Wednesday, June 26, 2024

Delivering Food to the Greatest Generation

I figure that since 2010 I have made more than 1,600 deliveries of weekly kosher meals to elderly residents of Yonkers, Scarsdale, Mount Vernon, White Plains and Hartsdale through a senior food program run by Westchester Jewish Community Services. Today I made my last deliveries. (Grant and government funding for the program ran out several years ago. WJCS could no longer afford to continue carrying the service.)

Several months after retiring in mid-2009 I read a short announcement in our temple’s weekly bulletin advising WJCS was seeking drivers to deliver frozen and fresh food to county residents who by and large were homebound. They didn’t have to be Jewish to qualify, though most were.

With few exceptions my clients were widowed women. About 40% lived in the single family houses they had shared with their husbands, in which they had raised their children. The remainder resided in apartments, for decades as well. Perhaps 20% were bedridden, tended to by aides, usually Caribbean immigrants.

I was a few months shy of 61 when I started. I’m 75 now, younger than almost all of the seniors I served over the years. Only recently did someone younger than I become part of my delivery rounds. It was not unusual to lose a client, to entry into a senior housing facility, a move closer to a child, or their passing. I rarely had a chance to say goodbye. Their absence on my distribution list was the only clue to their disappearance from my route. 
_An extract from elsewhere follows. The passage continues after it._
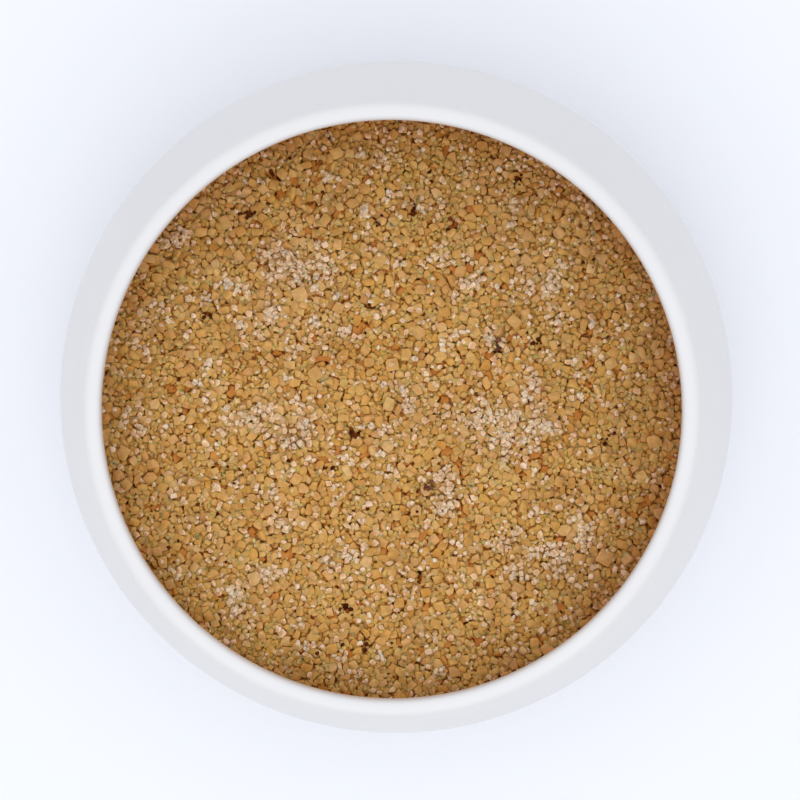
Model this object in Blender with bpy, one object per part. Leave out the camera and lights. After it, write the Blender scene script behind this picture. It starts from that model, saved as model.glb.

Part of the food delivery program enabled me to engage with the seniors, at least the ones that wanted to converse. Despite leg and vision issues that inhibited her mobility, Sally craved her independence, refusing her son’s entreaties to move from her apartment into a senior facility. He was an eye doctor. With her vision increasingly narrowing, he finally prevailed. 

Unlike most of the women, Rita never permitted me entry into her Tudor-style home. She’d meet me at the door to carry the two bags no matter how heavy they were. She was feisty, full of energy. She only agreed to relocate after a friend convinced her to join her in a senior living complex.
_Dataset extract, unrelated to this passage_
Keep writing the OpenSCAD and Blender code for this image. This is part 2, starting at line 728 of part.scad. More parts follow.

Living across the street from her son, 92-year-old Sarah would say she had lived long enough. Covid travel restrictions ended our weekly chats. 

Most of the women were part of the Greatest Generation, contributing to the World War II war effort when they were barely out of their teenage years.
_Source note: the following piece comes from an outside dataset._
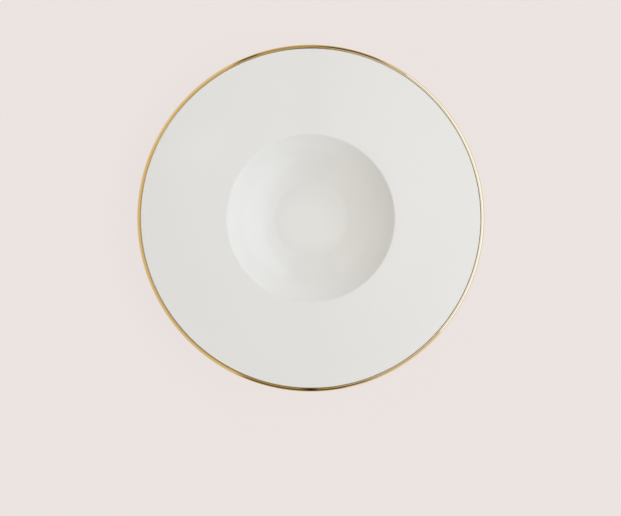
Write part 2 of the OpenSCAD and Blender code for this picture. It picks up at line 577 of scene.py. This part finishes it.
# The pieces that the window's lamp lights, and the one that the sky lights
PIECES = bpy.data.collections.new("plate_pieces")
GILDING = bpy.data.collections.new("gilded_pieces")


def dress(piece, finish, node):
    """Gives a piece its finish, puts it with the plate's pieces on the root body, and hides the solid that
    it takes the place of.
    """
    PIECES.objects.link(piece)
    piece.data.materials.append(finish)
    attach(piece, "root")
    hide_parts(node)


dress(turned_china(), bisque_finish(), "porcelain_body")

GLAZE = glaze_finish()
GLAZED_SIDES = UPPER_SIDE + GILDED_LIP + UNDER_SIDE
dress(turned_skin("glaze_skin", GLAZED_SIDES, 0, GLAZE_T), GLAZE, "glaze_coat")
dress(turned_skin("base_glaze_disc", HOLLOW_BASE, 0, GLAZE_T), GLAZE, "base_glaze")

GOLD_LINE = brushed_line()
GILDING.objects.link(GOLD_LINE)
dress(GOLD_LINE, gold_finish(), "gold_band")

# The table top: its radius and sides, and how far below the foot it lies
TABLE_R, TABLE_SIDES = 12, 64
TABLE_DROP = 0.05 * MM
# How much of its tone is a glow of its own, as it lights the plate and as it is seen
GLOW_SHARE, SEEN_GLOW_SHARE = 0.5, 0.88


def pale_floor():
    """A plain table top, shown in its own colour with a share of its shading. It is clear from below."""
    tabletop = Finish("pale_table")
    lit = tabletop.node("ShaderNodeBsdfDiffuse", {}, {"Color": PALE_PINK})
    glow = tabletop.node("ShaderNodeEmission", {}, {"Color": PALE_PINK, "Strength": 1.0})
    glowing = GLOW_SHARE + tabletop.seen() * (SEEN_GLOW_SHARE - GLOW_SHARE)
    mixed = tabletop.node("ShaderNodeMixShader", {}, {0: glowing, 1: lit, 2: glow})
    clear = tabletop.node("ShaderNodeBsdfTransparent", {}, {})
    behind = tabletop.node("ShaderNodeNewGeometry", {}, {}, "Backfacing")
    material = tabletop.finish_in(tabletop.node("ShaderNodeMixShader", {}, {0: behind, 1: mixed, 2: clear}))
    shape = bmesh.new()
    bmesh.ops.create_circle(shape, cap_ends=True, segments=TABLE_SIDES, radius=TABLE_R)
    bmesh.ops.translate(shape, verts=shape.verts, vec=(0, 0, -TABLE_DROP))
    data = bpy.data.meshes.new("table_top")
    shape.to_mesh(data)
    shape.free()
    floor = bpy.data.objects.new("table_top", data)
    floor.data.materials.append(material)
    bpy.context.scene.collection.objects.link(floor)


pale_floor()


def soft_box(name, place, aim, width, height, radiance, tint=WHITE):
    """A flat lamp of that radiance at a place, facing a point. It is neither seen nor mirrored."""
    data = bpy.data.lights.new(name, "AREA")
    data.shape = "RECTANGLE"
    data.size, data.size_y = width, height
    data.energy = math.pi * width * height * radiance
    data.color = tint
    lamp = bpy.data.objects.new(name, data)
    lamp.location = place
    lamp.rotation_euler = (Vector(aim) - Vector(place)).to_track_quat("-Z", "Y").to_euler()
    lamp.visible_camera = lamp.visible_glossy = False
    bpy.context.scene.collection.objects.link(lamp)
    return lamp


def upright_box(name, x, y, low, high, width, radiance, tint):
    """A soft box on the right that stands upright between two heights and faces left."""
    middle = (low + high) / 2
    return soft_box(name, (x, y, middle), (0, y, middle), width, high - low, radiance, tint)


def for_gold_only(sky):
    """Keeps a lamp for the gold, which also mirrors it."""
    sky.light_linking.receiver_collection = GILDING
    sky.visible_glossy = True


# Where the plate stands, which the lamps face and the cards turn round
PLATE = (0, 0, 0)
# The window's lamp on the right, where it stands and how tall it is
WINDOW_X, WINDOW_Y = 0.3, -0.05
WINDOW_TOP = 0.275
LAMP_W = 1.8
# The fill: how deep each lamp is, where the right one hangs, and how far out and high the three others do
FILL_D = 0.9
RIGHT_FILL = (0.94, 0, 1.77)
FILL_OUT, FILL_H = 1.64, 1.15
# The sky beyond the window: where its upright part stands, its width, and where it pales and ends
SKY_X, SKY_Y, SKY_W = 0.7, 0.245, 1.67
SKY_PALES, SKY_TOP = 0.466, 1.1
# The sky's part overhead, its place and its size
OVERHEAD_X, OVERHEAD_Y, OVERHEAD_H = 0.42, 0.08, 1.3
OVERHEAD_W, OVERHEAD_D = 0.75, 0.8

# The window lights only the plate, so that the table stays plain
window = upright_box("window", WINDOW_X, WINDOW_Y, 0, WINDOW_TOP, LAMP_W, radiance=1.12, tint=COOL)
window.light_linking.receiver_collection = PIECES
soft_box("right_fill", RIGHT_FILL, PLATE, LAMP_W, FILL_D, radiance=2.6, tint=FAINTLY_COOL)
soft_box("left_low_fill", (-FILL_OUT, 0, FILL_H), PLATE, LAMP_W, FILL_D, radiance=1.08)
soft_box("back_low_fill", (0, FILL_OUT, FILL_H), PLATE, LAMP_W, FILL_D, radiance=1.35)
soft_box("front_low_fill", (0, -FILL_OUT, FILL_H), PLATE, LAMP_W, FILL_D, radiance=1.15)
for_gold_only(upright_box("low_sky", SKY_X, SKY_Y, 0, SKY_PALES, SKY_W, radiance=1.0, tint=LOW_SKY))
for_gold_only(upright_box("mid_sky", SKY_X, SKY_Y, SKY_PALES, SKY_TOP, SKY_W, radiance=1.0, tint=MID_SKY))
for_gold_only(soft_box(
    "high_sky", (OVERHEAD_X, OVERHEAD_Y, OVERHEAD_H), (OVERHEAD_X, OVERHEAD_Y, 0),
    OVERHEAD_W, OVERHEAD_D, radiance=1.0, tint=HIGH_SKY,
))


def mirrored(name, shape, finish, shade, share=1.0):
    """A sheet that only the gloss shows, with a share of its shade. It throws no shadow and no light."""
    painted = finish.node("ShaderNodeEmission", {}, {"Color": shade})
    clear = finish.node("ShaderNodeBsdfTransparent", {}, {})
    data = bpy.data.meshes.new(name)
    shape.to_mesh(data)
    shape.free()
    mixed = finish.node("ShaderNodeMixShader", {}, {0: share, 1: clear, 2: painted})
    data.materials.append(finish.finish_in(mixed))
    sheet = bpy.data.objects.new(name, data)
    sheet.visible_camera = sheet.visible_diffuse = sheet.visible_shadow = False
    bpy.context.scene.collection.objects.link(sheet)


def level_card(width, depth, place):
    """A flat sheet that hangs level, its middle at a place."""
    shape = bmesh.new()
    bmesh.ops.create_grid(shape, x_segments=1, y_segments=1, size=0.5)
    bmesh.ops.scale(shape, verts=shape.verts, vec=(width, depth, 1))
    bmesh.ops.translate(shape, verts=shape.verts, vec=place)
    return shape


def curved_card(low, high, start, end, centre=PLATE):
    """A sheet curved round a centre, between two (radius, height) places and two angles in degrees."""
    shape = bmesh.new()
    edge = [shape.verts.new((radius, 0, height)) for radius, height in (low, high)]
    bmesh.ops.rotate(shape, verts=edge, cent=PLATE, matrix=Matrix.Rotation(math.radians(start), 3, "Z"))
    turned = math.radians(end - start)
    bmesh.ops.spin(
        shape, geom=edge + [shape.edges.new(edge)], cent=PLATE, axis=(0, 0, 1), angle=turned,
        steps=math.ceil(turned / CARD_TURN),
    )
    bmesh.ops.translate(shape, verts=shape.verts, vec=centre)
    return shape


# What the gloss mirrors
CARD_TURN = math.radians(2)
GLARE = colour(1.6, 1.6, 1.7)
PANE_LIGHT = colour(1.1, 1.14, 1.22)
WHITE_LIGHT = colour(1.2, 1.2, 1.2)
DARK = colour(0.12, 0.1, 0.07)
BLACK = colour(0.01, 0.01, 0.01)

# The pane: the circle that it follows, its height and its turn, and where it is full and where it has faded
PANE_CENTRE, PANE_R = (-4.2, 0, 0), 5.2
PANE_H, PANE_TURN = 0.76, 42
PANE_MIDDLE_Y = -0.3
PANE_FULL, PANE_FADED = 1.85, 2.1


def mirrored_window():
    """A pane far to the right that fades out at both ends."""
    pane = Finish("window_pane")
    _, y, _ = pane.parts(pane.place())
    share = pane.share(pane.size(y - PANE_MIDDLE_Y), PANE_FADED, PANE_FULL)
    shape = curved_card((PANE_R, 0), (PANE_R, PANE_H), -PANE_TURN, PANE_TURN, PANE_CENTRE)
    mirrored("window_pane", shape, pane, PANE_LIGHT, share)


# How far off the plate's axis the standing cards are
CARD_R = 0.6


def standing_card(name, low, high, middle, reach, shade):
    """A curved card between two heights, softer towards its top and towards its ends in degrees."""
    card = Finish(name)
    x, y, z = card.parts(card.place())
    off_middle = card.size(card.bearing(x, y) - math.radians(middle))
    below_top = card.share(z, high, (low + high) / 2)
    off_ends = card.share(off_middle, math.radians(reach), math.radians(reach / 2))
    shape = curved_card((CARD_R, low), (CARD_R, high), middle - reach, middle + reach)
    mirrored(name, shape, card, shade, below_top * off_ends)


# The stand over the plate: its height, and how far below one another its parts hang
STAND_Z = 1.4
LAYER = 0.01
# Its tones, and the radii between which one gives way to the other
STAND_MIDDLE, STAND_EDGE = colour(0.6, 0.55, 0.47), colour(0.15, 0.13, 0.11)
STAND_BLEND = (0.04, 0.08)


def mirrored_stand():
    """The stand that holds the camera, darker towards its edge, with a small light on it."""
    stand = Finish("stand")
    x, y, _ = stand.parts(stand.place())
    edge_share = stand.share(stand.distance(x, y), *STAND_BLEND)
    tint = stand.mix(edge_share, STAND_MIDDLE, STAND_EDGE)
    top = level_card(width=0.23, depth=0.24, place=(-0.015, 0, STAND_Z))
    light = level_card(width=0.022, depth=0.013, place=(0.045, 0.005, STAND_Z - LAYER))
    arm = level_card(width=0.009, depth=0.9, place=(0, -0.05, STAND_Z - 2 * LAYER))
    rail = level_card(width=0.034, depth=0.53, place=(0, -0.485, STAND_Z - 3 * LAYER))
    mirrored("camera_stand", top, stand, tint)
    mirrored("stand_arm", arm, Finish("stand_arm"), BLACK)
    mirrored("stand_rail", rail, Finish("stand_rail"), BLACK)
    mirrored("stand_light", light, Finish("stand_light"), WHITE_LIGHT)


mirrored_window()
mirrored_stand()
standing_card("front_shade", low=0.102, high=0.17, middle=-88, reach=34, shade=DARK)
standing_card("lit_bar", low=0.25, high=0.301, middle=136, reach=26, shade=GLARE)

# The walls, the ceiling on the left and on the right, and the light that they throw on the plate
WARM_WALL = colour(0.73, 0.67, 0.49)
COOL_WALL = colour(0.42, 0.41, 0.39)
BROWN = colour(0.46, 0.38, 0.26)
WARM_CEILING = colour(0.58, 0.52, 0.37)
COOL_CEILING = colour(0.62, 0.67, 0.75)
ROOM_LIGHT = colour(1, 0.937, 0.85)
ROOM_STRENGTH = 0.363
# The walls' tints, each at its angle in degrees from the middle of the window, negative towards the front
WALL_TINTS = [
    (-180, WARM_WALL), (-117, WARM_WALL), (-112, DARK), (-92.5, DARK), (-92, BLACK), (-88, BLACK),
    (-87.5, DARK), (-71, DARK), (-66, COOL_WALL), (63, COOL_WALL), (68, DARK), (83, DARK),
    (90, BROWN), (106, BROWN), (108, DARK), (113, DARK), (117, WARM_WALL), (180, WARM_WALL),
]
# How steeply a look has to rise for the walls to start to blend into the ceiling, and to end
CEILING_BLEND = (math.radians(62), math.radians(80))
# How far to the right a look upwards has to lean before the ceiling is all cool
COOL_FROM = 0.2


def studio_walls():
    """The room in gloss, with warm walls, dark corners and a plain ceiling. It lights things in one tone."""
    world = bpy.data.worlds.new("studio_walls")
    walls = Nodes(world)
    x, y, z = walls.parts(walls.node("ShaderNodeTexCoord", {}, {}, "Generated"))
    turned = walls.bearing(x, y) * (0.5 / math.pi) + 0.5
    around = walls.ramp(turned, [((angle + 180) / 360, tint) for angle, tint in WALL_TINTS])
    ceiling = walls.mix(walls.share(x, 0.0, COOL_FROM), WARM_CEILING, COOL_CEILING)
    rise = walls.bearing(walls.distance(x, y), z)
    room = walls.mix(walls.share(rise, *CEILING_BLEND), around, ceiling)
    shown = walls.mix(walls.ray("Camera"), room, PALE_PINK)
    seen = walls.node("ShaderNodeBackground", {}, {"Color": shown, "Strength": 1.0})
    lighting = walls.node("ShaderNodeBackground", {}, {"Color": ROOM_LIGHT, "Strength": ROOM_STRENGTH})
    mixed = walls.node("ShaderNodeMixShader", {}, {0: walls.seen(), 1: lighting, 2: seen})
    walls.end("ShaderNodeOutputWorld", mixed)
    bpy.context.scene.world = world


studio_walls()


def look_down():
    """A camera straight above, placed so that the plate lies where the photograph has it."""
    px = 2 * PLATE_R / PLATE_W_PX
    data = bpy.data.cameras.new("camera")
    data.sensor_width = SENSOR_W
    data.lens = SENSOR_W * CAMERA_H / (IMAGE_W * px)
    camera = bpy.data.objects.new("camera", data)
    camera.location = (
        (IMAGE_W / 2 - PLATE_PX[0]) * px,
        (PLATE_PX[1] - IMAGE_H / 2) * px,
        LIP_Z + CAMERA_H,
    )
    bpy.context.scene.collection.objects.link(camera)
    bpy.context.scene.camera = camera


look_down()
bpy.context.scene.view_settings.view_transform = "Standard"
Gertrude was 19 when she listened to radio reports of the Pearl Harbor bombings. A high school graduate who eventually became a full charge bookkeeper, she hadn’t been able to secure a job before the war, but some time thereafter obtained one at the Wright Aeronautical plant in Woodridge, NJ. 

Each morning another worker would pick her up at her home in Inwood in upper Manhattan. They’d drive across the George Washington Bridge to work. Because of her mathematical bent she was chosen to be a precision inspector for assembled impeller shafts, a critical part of the engine of B-29 Superfortress bombers.

After several B-29s crashed, the cause was determined to be faulty impeller shafts. Assembly of the plane engines halted until re-inspection of all impeller shafts could be conducted. As each impeller shaft bore the mark of the inspector who processed it, it was not difficult to pinpoint who had approved faulty production. 

Over the loudspeaker of the plant, Gertrude was summoned to the manager’s office high above the assembly plant. While she climbed the metal steps to his office, co-workers whispered she was the guilty inspector. Not a comfortable moment for a young woman not yet 20. Gertrude was told that of all the impeller shafts re-inspected, hers alone were perfect. Henceforth, only she would inspect impeller shafts. The other precision inspectors would be reassigned. She would work six days a week. When she wasn’t there, production would stop.

It was that way for about 18 months, until the Japanese surrendered. That day, Gertrude recalled, Wright Aeronautical announced that the 17,000 employees who had worked three shifts at the Woodridge plant need not come back anymore. Their jobs, the nation’s job of defeating Japan, and before that Germany and Italy, had ended.